The Central Bank of Nigeria (CBN) has told financial institutions the 0.5% levy intended to raise money to enhance cybersecurity will take effect in two weeks' time

Many Nigerians have condemned the introduction of a new levy on electronic banking transactions, with some saying it will push them back to using cash.

The Central Bank of Nigeria (CBN) has told financial institutions the 0.5% levy intended to raise money to enhance cybersecurity will take effect in two weeks’ time.

Nigeria is experiencing its worst economic crisis in a generation and many people say the levy will cause further hardship as they struggle to afford basic items.

Dr Abdulrazaq Fagge, who teaches economics at Yusuf Maitama University, tells the BBC this is a wrong move by the government that will have negative effects on Nigeria’s struggling economy.
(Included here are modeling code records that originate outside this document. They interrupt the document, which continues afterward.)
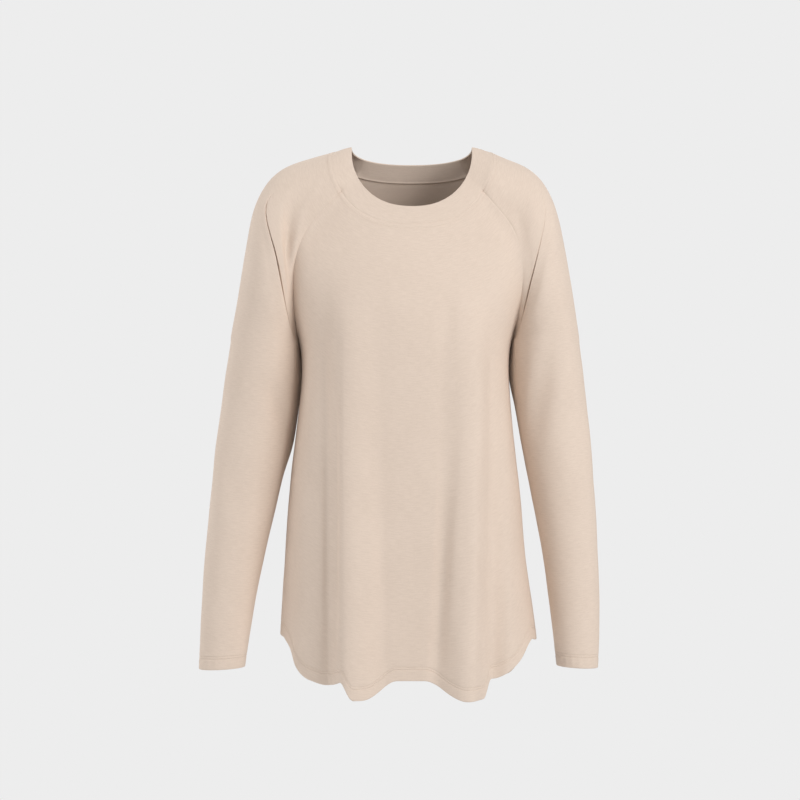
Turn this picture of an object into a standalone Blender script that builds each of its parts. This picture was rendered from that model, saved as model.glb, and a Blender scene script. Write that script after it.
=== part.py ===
"""Long-sleeve raglan top in soft jersey, hollow and in its worn shape.

The garment faces -Y, +Z is up and +X is the wearer's left. The origin lies in the middle of the neck
opening, level with the high points of the shoulders. All sizes are in metres.

The cloth is first laid out as one skin: a front and a back panel on a torso form, two sleeves that grow
out of the raglan seams, and a neckband. The skin is then parted along its seams, and each piece gets
its own wall.
"""

import math

import bpy
import numpy as np

# Cloth
CLOTH_WALL = 0.0016
BAND_WALL = 0.0024
TURNED_WALL = 0.0026
TURN_STEP = 0.0015
SEAM_GAP = 0.0003
SMOOTH_JOIN = 0.6

# Neck opening and the seam outside its band
NECK_CENTRE = 0.006
NECK_HALF_WIDTH = 0.084
NECK_TOP = 0.001
NECK_FRONT_DROP = 0.087
NECK_BACK_DROP = 0.019
NECK_FRONT_REACH = 0.064
NECK_BACK_REACH = 0.062
NECK_ROUNDNESS = 2.25
SHOULDER_SOFTNESS = 1.5
BAND_HALF_WIDTH = 0.110
BAND_TOP = -0.0065
BAND_FRONT_DROP = 0.1055
BAND_BACK_DROP = 0.0365
BAND_ROUNDNESS = 2.35
BAND_REACH = 0.070
BAND_RISE = 0.0012

# Body
UNDERARM = -0.270
UNDERARM_HALF_WIDTH = 0.149
SECTION_ROUNDNESS = 2.2
HEM_TURN = 0.017
SIDE_HEM = -0.679
FRONT_HEM = -0.7335
BACK_HEM = -0.745
TAIL_START = 0.25
TAIL_END = 0.68

# Sleeves
LEAN_END = 0.4
CUFF_TURN = 0.018
CUFF_TILT = 0.05


# Where folds and creases die out: parts of the way across a panel and a sleeve, and a length
SIDE_REST = 0.12
SEAM_REST = 0.10
CREASE_REST = 0.040

# Mesh density
FRONT_COLUMNS = 32
BACK_COLUMNS = 24
SLEEVE_COLUMNS = 22
BAND_ROWS = 2
YOKE_ROWS = 9
BODY_ROWS = 12
ARM_ROWS = 11


class Table:
    """A short table with named columns, read between its rows with a natural cubic spline."""

    def __init__(self, columns, rows):
        rows = sorted(rows)
        self.keys = np.array([row[0] for row in rows], dtype=float)
        self.values = {
            name: np.array([row[i] for row in rows], dtype=float)
            for i, name in enumerate(columns)
        }
        self.bends = {name: self._bend(values) for name, values in self.values.items()}

    def _bend(self, values):
        """Second derivatives of the spline at the rows, nought at both ends."""
        step = np.diff(self.keys)
        slope = np.diff(values) / step
        count = len(values)
        matrix = np.eye(count)
        right = np.zeros(count)
        for i in range(1, count - 1):
            matrix[i, i - 1:i + 2] = (step[i - 1], 2 * (step[i - 1] + step[i]), step[i])
            right[i] = 6 * (slope[i] - slope[i - 1])
        return np.linalg.solve(matrix, right)

    def at(self, name, key):
        """The column's value at a key, or at an array of keys."""
        key = np.clip(np.asarray(key, dtype=float), self.keys[0], self.keys[-1])
        low = np.clip(np.searchsorted(self.keys, key) - 1, 0, len(self.keys) - 2)
        step = self.keys[low + 1] - self.keys[low]
        above = (key - self.keys[low]) / step
        below = 1 - above
        values = self.values[name]
        bends = self.bends[name]
        return (
            below * values[low]
            + above * values[low + 1]
            + ((below**3 - below) * bends[low] + (above**3 - above) * bends[low + 1]) * step**2 / 6
        )


# Level sections of the torso form, from the hem up to the neck
TORSO = Table(
    ("height", "centre", "half_width", "front", "back", "fullness"),
    (
        (-0.780, 0.001, 0.183, 0.122, 0.116, 0.50),
        (-0.680, 0.001, 0.179, 0.121, 0.113, 0.50),
        (-0.580, -0.003, 0.169, 0.120, 0.109, 0.50),
        (-0.490, -0.004, 0.162, 0.119, 0.106, 0.50),
        (-0.400, -0.004, 0.152, 0.119, 0.104, 0.50),
        (-0.330, -0.003, 0.1455, 0.119, 0.103, 0.50),
        (UNDERARM, -0.003, UNDERARM_HALF_WIDTH, 0.118, 0.104, 0.50),
        (-0.240, -0.002, 0.160, 0.115, 0.104, 0.52),
        (-0.200, 0.000, 0.180, 0.108, 0.103, 0.58),
        (-0.150, 0.002, 0.210, 0.092, 0.099, 0.70),
        (-0.110, 0.004, 0.217, 0.077, 0.092, 0.85),
        (-0.065, 0.006, 0.207, 0.062, 0.080, 1.00),
        (-0.020, 0.006, 0.190, 0.046, 0.062, 1.05),
    ),
)

# Both raglan seams and the line over the arm, from the neck (0) to the underarm (1)
RAGLAN = Table(
    ("step", "front_x", "front_z", "back_x", "back_z", "over_left", "over_right", "over_z", "wrap"),
    (
        (0.00, 0.0976, -0.0645, 0.0780, -0.0350, 0.1105, 0.1095, -0.0065, 8),
        (0.20, 0.1190, -0.0880, 0.1010, -0.0600, 0.1370, 0.1430, -0.0165, 10),
        (0.40, 0.1400, -0.1140, 0.1250, -0.0920, 0.1740, 0.1790, -0.0330, 16),
        (0.60, 0.1540, -0.1480, 0.1450, -0.1360, 0.2010, 0.2080, -0.0700, 26),
        (0.80, 0.1580, -0.2000, 0.1550, -0.1940, 0.2190, 0.2250, -0.1360, 45),
        (0.92, 0.1535, -0.2470, 0.1530, -0.2450, 0.2310, 0.2365, -0.2050, 68),
        (1.00, UNDERARM_HALF_WIDTH, UNDERARM, UNDERARM_HALF_WIDTH, UNDERARM, 0.2400, 0.2470, -0.2640, 90),
    ),
)

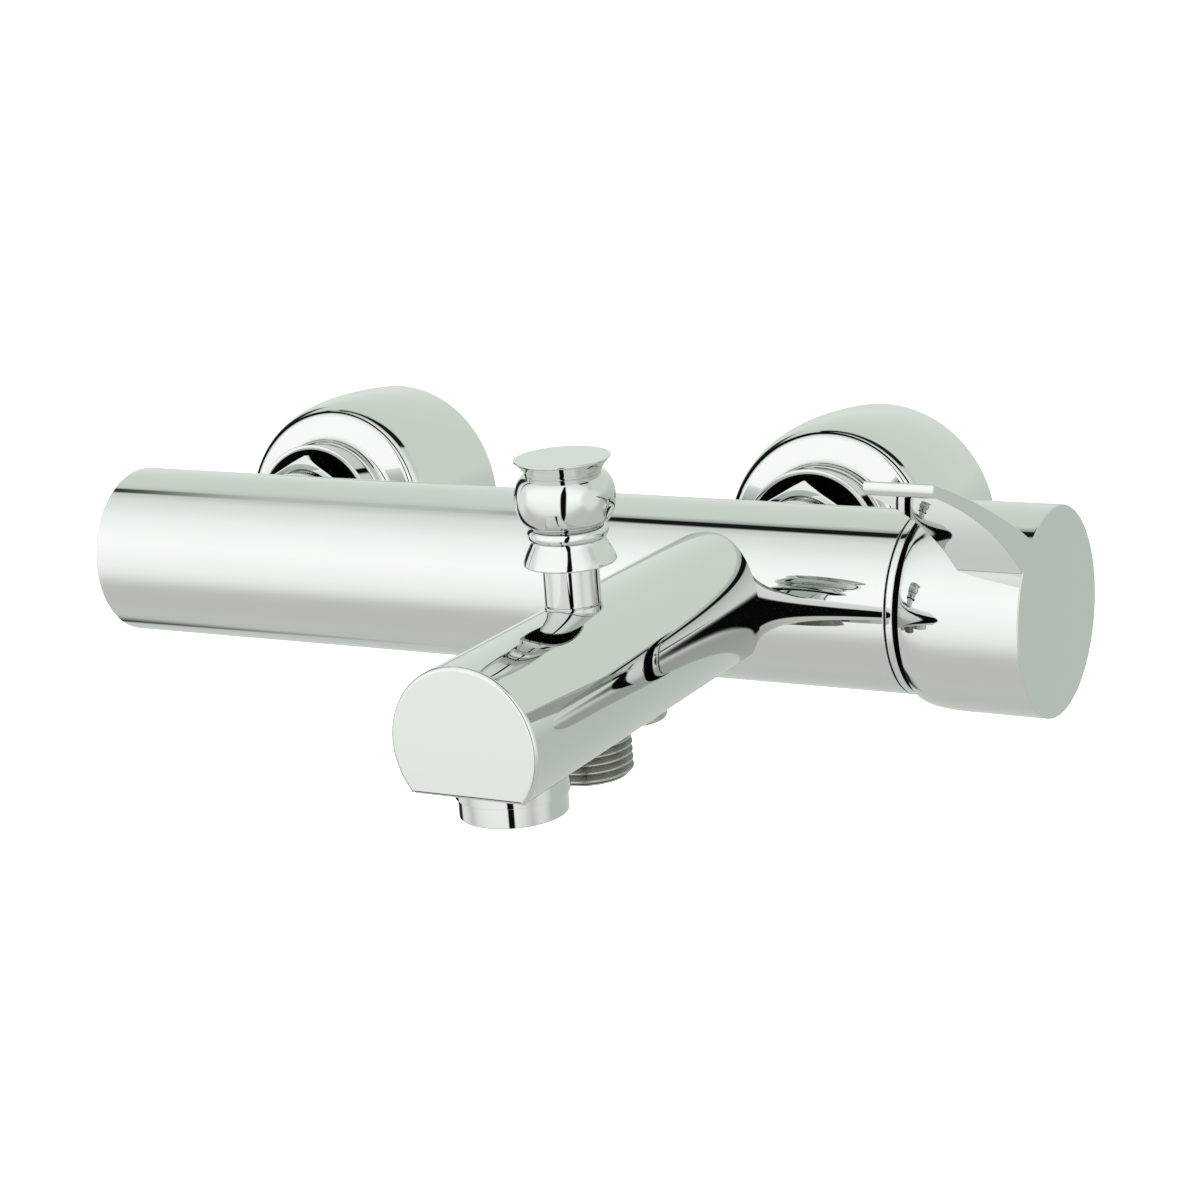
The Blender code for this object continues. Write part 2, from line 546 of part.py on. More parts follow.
def main():
    clear_scene()
    finishes = {
        "chrome": finish("chrome", (0.80, 0.82, 0.80), 0.06, 1.0),
        "brass": finish("brass", (0.72, 0.58, 0.33), 0.30, 1.0),
        "nickel": finish("nickel", (0.55, 0.53, 0.46), 0.32, 1.0),
        "steel": finish("steel", (0.60, 0.60, 0.60), 0.25, 1.0),
        "rubber": finish("rubber", (0.03, 0.03, 0.03), 0.70, 0.0),
        "plastic": finish("plastic", (0.75, 0.76, 0.78), 0.45, 0.0),
        "ceramic": finish("ceramic", (0.90, 0.89, 0.85), 0.20, 0.0),
    }
    body_axes = empty("body_axis", (0, BODY_Y, BODY_Z), (0, math.pi / 2, 0))
    turn = -(math.pi / 2 + LEVER_RISE)
    lever_axes = empty("lever_axis", (0, 0, 0), (0, 0, turn), body_axes)
    spout_axes = empty("spout_axis", (SPOUT_X, BODY_Y, BODY_Z), (SPOUT_TILT, 0, 0))
    half = INLET_SPACING / 2
    inlets = {
        "left": empty("left_inlet", (-half, 0, 0), (math.pi / 2, 0, 0)),
        "right": empty("right_inlet", (half, 0, 0), (math.pi / 2, 0, 0)),
    }
    make_mixer_body(body_axes, spout_axes, inlets, finishes["chrome"])
    make_left_end(body_axes, finishes["chrome"], finishes["rubber"])
    make_cartridge(body_axes, lever_axes, finishes)
    make_handle(body_axes, lever_axes, finishes)
    make_diverter(spout_axes, finishes)
    make_shower_outlet(spout_axes, finishes)
    make_spout_plug(spout_axes, finishes["nickel"])
    make_aerator(spout_axes, finishes)
    for side, inlet in inlets.items():
        make_inlet(side, inlet, finishes)


main()
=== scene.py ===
import json
import math

import bpy
from mathutils import Matrix, Vector


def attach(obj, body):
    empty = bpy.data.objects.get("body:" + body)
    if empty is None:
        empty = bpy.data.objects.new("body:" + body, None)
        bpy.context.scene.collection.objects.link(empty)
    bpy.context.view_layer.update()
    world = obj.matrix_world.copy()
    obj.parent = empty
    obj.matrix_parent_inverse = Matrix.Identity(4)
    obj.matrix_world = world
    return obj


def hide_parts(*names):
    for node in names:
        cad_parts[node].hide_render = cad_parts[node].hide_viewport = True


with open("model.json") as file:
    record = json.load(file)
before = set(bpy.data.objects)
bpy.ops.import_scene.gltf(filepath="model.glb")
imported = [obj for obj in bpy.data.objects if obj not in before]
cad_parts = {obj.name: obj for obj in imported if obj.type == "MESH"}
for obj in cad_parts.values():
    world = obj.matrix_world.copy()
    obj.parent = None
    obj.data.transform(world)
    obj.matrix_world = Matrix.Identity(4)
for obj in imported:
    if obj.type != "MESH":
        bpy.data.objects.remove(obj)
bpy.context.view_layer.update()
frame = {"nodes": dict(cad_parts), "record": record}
mm = 0.001
print("loaded", len(frame["nodes"]), "nodes")

# where the parts of the mixer lie, in millimetres; change these only together with the CAD
layout = {
    "tubeY": -84.5, "tubeZ": -7.0,
    "spoutX": 75.0, "spoutTilt": 9.0,
    "diverterReach": 77.4, "aeratorReach": 109.0, "plugReach": 55.5,
    "inletX": 75.0,
}
tubeAxes = (Matrix.Translation((0, layout["tubeY"] * mm, layout["tubeZ"] * mm))
            @ Matrix.Rotation(math.pi / 2, 4, "Y"))
spoutAxes = (Matrix.Translation((layout["spoutX"] * mm, layout["tubeY"] * mm, layout["tubeZ"] * mm))
             @ Matrix.Rotation(math.radians(layout["spoutTilt"]), 4, "X"))
diverterAxes = spoutAxes @ Matrix.Translation((0, -layout["diverterReach"] * mm, 0))
aeratorAxes = spoutAxes @ Matrix.Translation((0, -layout["aeratorReach"] * mm, 0))
plugAxes = spoutAxes @ Matrix.Translation((0, -layout["plugReach"] * mm, 0))
outFromWall = Matrix.Rotation(math.pi / 2, 4, "X")
inletAxes = {
    "left": Matrix.Translation((-layout["inletX"] * mm, 0, 0)) @ outFromWall,
    "right": Matrix.Translation((layout["inletX"] * mm, 0, 0)) @ outFromWall,
}


# modelling helpers

def clearSelection():
    bpy.ops.object.select_all(action="DESELECT")


def activate(piece):
    clearSelection()
    piece.select_set(True)
    bpy.context.view_layer.objects.active = piece


def arc(centreRadius, centreHeight, size, startDegrees, endDegrees, count):
    points = []
    for step in range(count + 1):
        angle = math.radians(startDegrees + (endDegrees - startDegrees) * step / count)
        points.append((centreRadius + size * math.cos(angle), centreHeight + size * math.sin(angle)))
    return points


weldDistance = 0.000001
hexagonShare = 2 / math.sqrt(3)


def turnPiece(name, rings, steps, hollow=False):
    # the outline is pulled up ring by ring, as on a lathe; a hollow one comes back to its first ring
    clearSelection()
    radius, height = rings[0]
    bpy.ops.mesh.primitive_circle_add(vertices=steps, radius=radius * mm, location=(0, 0, height * mm),
                                      fill_type="NOTHING" if hollow else "NGON")
    piece = bpy.context.object
    piece.name = name
    bpy.ops.object.mode_set(mode="EDIT")
    bpy.ops.mesh.select_all(action="SELECT")
    for nextRadius, nextHeight in rings[1:] + (rings[:1] if hollow else []):
        bpy.ops.mesh.extrude_region_move(
            TRANSFORM_OT_translate={"value": (0, 0, (nextHeight - height) * mm)})
        grow = nextRadius / radius
        bpy.ops.transform.resize(value=(grow, grow, 1), center_override=(0, 0, nextHeight * mm))
        radius, height = nextRadius, nextHeight
    bpy.ops.mesh.select_all(action="SELECT")
    bpy.ops.mesh.remove_doubles(threshold=weldDistance)
    bpy.ops.mesh.normals_make_consistent(inside=False)
    bpy.ops.object.mode_set(mode="OBJECT")
    return piece


def addPrism(across, height, middle):
    # a hexagonal prism on the axis, measured across its flats
    clearSelection()
    bpy.ops.mesh.primitive_cylinder_add(vertices=6, radius=across / 2 * hexagonShare * mm,
                                        depth=height * mm, location=(0, 0, middle * mm))
    return bpy.context.object


def putAt(piece, axes):
    activate(piece)
    bpy.ops.object.transform_apply(location=True, rotation=True, scale=True)
    piece.matrix_world = axes
    bpy.ops.object.transform_apply(location=True, rotation=True, scale=True)
    return piece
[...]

“It is not only bad timing but a wrong move altogether as no government should put [an] additional burden on its citizens at a time they are struggling to get by,” he says.

He said it would also hurt small businesses.

“If you transfer a million naira, five thousand naira gets deducted as cybersecurity levy, which is not fair to ordinary persons.”

The lecturer says the money should be paid by banks as they make huge profits.

Bread seller Abubakar Sheka says he has already made up his mind to avoid electronic banking transactions by the time the levy starts on 20 May.

“There is no way I will agree to be giving 0.5 percent on my transfers when I earn very little, many people don’t buy bread now and business is fragile.

“Why will this government further make us cry with this despite what we are already going through with high cost of food and fuel?”

The Nigeria Labour Congress, which represents the country’s workers, has released a statement rejecting the levy, while the Socio-Economic Rights and Accountability Project (Serap) lobby group has threatened to sue the government.

The government has not yet commented on the reaction.

Public affairs analyst Habu Sani believes the government has done a huge disservice to its cashless economy drive as more people will be dealing in cash now.

“Government pushed people to be using electronic transfers to reduce printing of cash which takes a toll on government finances and now this will further make people go back to cash to avoid paying the levy.

“I foresee a cash shortage soon if government doesn’t reverse its decision.”

There was a major shortage of cash for much of 2023 after the CBN introduced currency reforms intended to cut fraud in last year’s election. This pushed many people to start using mobile money.

The shortages only eased at the end of last year.

Only about eight percent of people aged between 16 and 64 have used mobile payment services in 2024. This was an decrease from the previous year.

Digital penetration is low in Nigeria due to the lack of mobile signal in many rural areas, while many people cannot afford smartphones.